Friday, 22 January 2010

Looking at the Workings- Witches and Psychics

I've decided to treat these two together, since I suspect that they play an essentially similar role, even in worlds, such as mine, that treat them as slightly separate things. They've been a staple of fantasy, horror, and urban fantasy, and are in some senses my favourite type of character. Some thoughts then:

  • They're human. That is in some senses the most appealing aspect of them. They are in all senses bar the obvious one perfectly normal. Even with someone like Kim Harrison, who treats them as an entirely separate species with a longer lifespan and a connection to demonkind, there is still something basically normal about them.
  • They're fragile. In most cases, you don't need silver bullets, or stakes, or cold iron, or anything else particularly special to kill them. They aren't super strong, or fast, or tough.
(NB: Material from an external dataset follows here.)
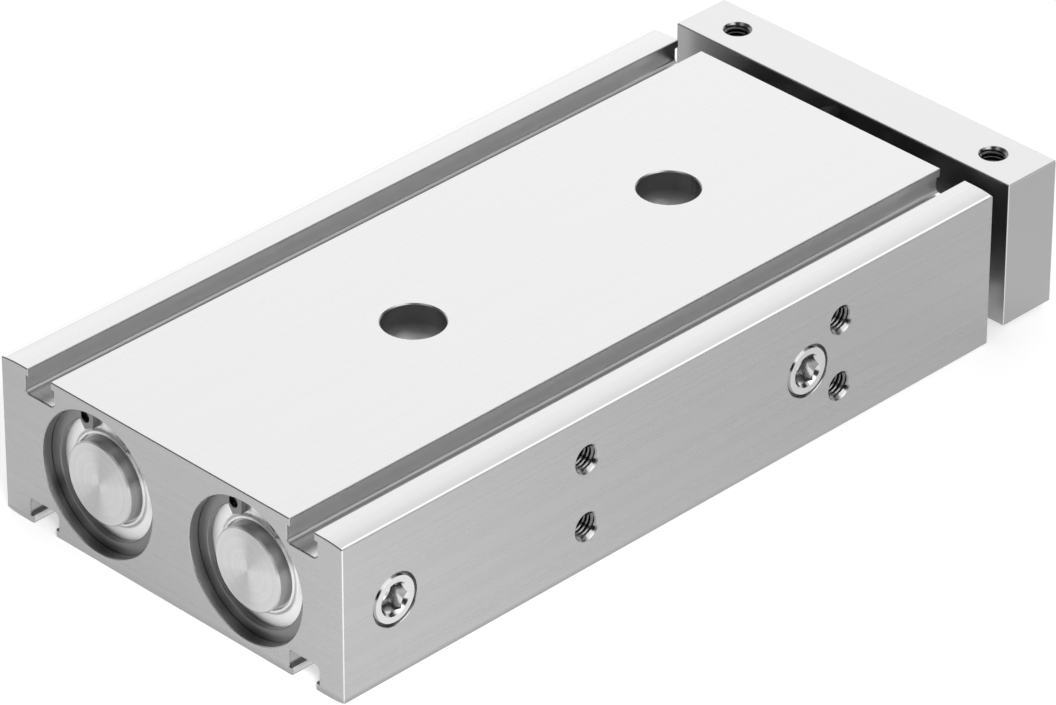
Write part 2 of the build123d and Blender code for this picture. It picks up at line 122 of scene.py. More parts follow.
# Plated, sintered and moulded finishes: colour, roughness, metallic, grains per metre, change of colour and
# height of the grains
GRAINED = {
    "screw_steel": ("screw_colour", 0.3, 1.0, 1200.0, 0.15, 0.003 * MM),
    "seal_rubber": ("rubber_colour", 0.55, 0.0, 2500.0, 0.4, 0.01 * MM),
    "bumper_elastomer": ("bumper_colour", 0.4, 0.0, 700.0, 0.1, 0.006 * MM),
    "bush_bronze": ("bronze_colour", 0.4, 1.0, 3500.0, 0.5, 0.02 * MM),
    "magnet_ferrite": ("magnet_colour", 0.5, 0.0, 2000.0, 0.5, 0.01 * MM),
}
# Painted shade: near black on the walls of the plier holes, standing in for the shade inside them.
PAINTED_PLIER_HOLE_SHADE = (0.02, 0.02, 0.02)  # colour of the shaded plier holes

# Studio
SKY = (0.15, 0.95)  # height at which the surroundings start to darken, and at which they are darkest
FLOOR_DROP = 0.05 * MM  # gap between the part and the floor
FLOOR_ROUGHNESS = 0.9
FLOOR_SIDES = 64
CONTACT = 2 * MM  # way below which a ray passes through the floor, so that no dark seam shows
CLIP = (0.01, 100)  # nearest and farthest that the camera sees

# Threads
CREST, FLANK, ROOT = 1 / 8, 3 / 8, 1 / 8  # shares of the pitch that make up a thread's profile
WELD = 1 / 1000  # share of the pitch within which points are merged
SHARP = math.radians(25)  # angle between faces from which an edge of a thread is sharp

# Dark flags round the part: direction, angle to which one is full, angle at which it ends, and the share of
# light that it takes
FLAGS = {
    "left": ((-0.535, 0.596, 0.598), 0, 34, 0.8),
    "rear": ((-0.95, 0.25, 0.2), 14, 34, 0.95),
    "near": ((-0.60, -0.78, 0.12), 18, 27, 0.97),
    "right": ((0.82, -0.38, 0.43), 8, 18, 0.95),
    "overhead": ((-0.377, -0.379, 0.844), 5, 20, 0.85),
}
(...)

That means that you can have enough risk to make things exciting, while still having a character with the potential for power.
  • I mentioned above the question of the division between various magic users and those with psychic powers. Interestingly, although they do broadly the same thing in story terms, there is almost always a division of sorts between them. Usually it's the division between learned skill and natural talent, perhaps to create the possibility of people who are different even in fictional worlds accepting of magic.
  • Of course, this creates questions over the magic system in use, and the differences affect this type of character more than almost any other. A coherent magic system is essential, even though mine is deliberately quite chaotic to reflect the thought that in a world where the supernatural is hidden, people might not actually know that much about the detail of what they're doing. The source of that power tells us a lot about the flavour of the magic user in question. Is it an inborn talent, a connection to some supernatural being, or simply greater knowledge?
  • Usually, there's also a concern for the morality of magic, though positions vary. It might be that all magic use is seen as inherently evil (particularly if it is only gained through connections to the supernatural), or certain classes of spells might be forbidden, or it might just be a question of what you do with it. The latter creates a more human option, while the second implies the existence of a group doing the forbidding, and requires a more formal setting.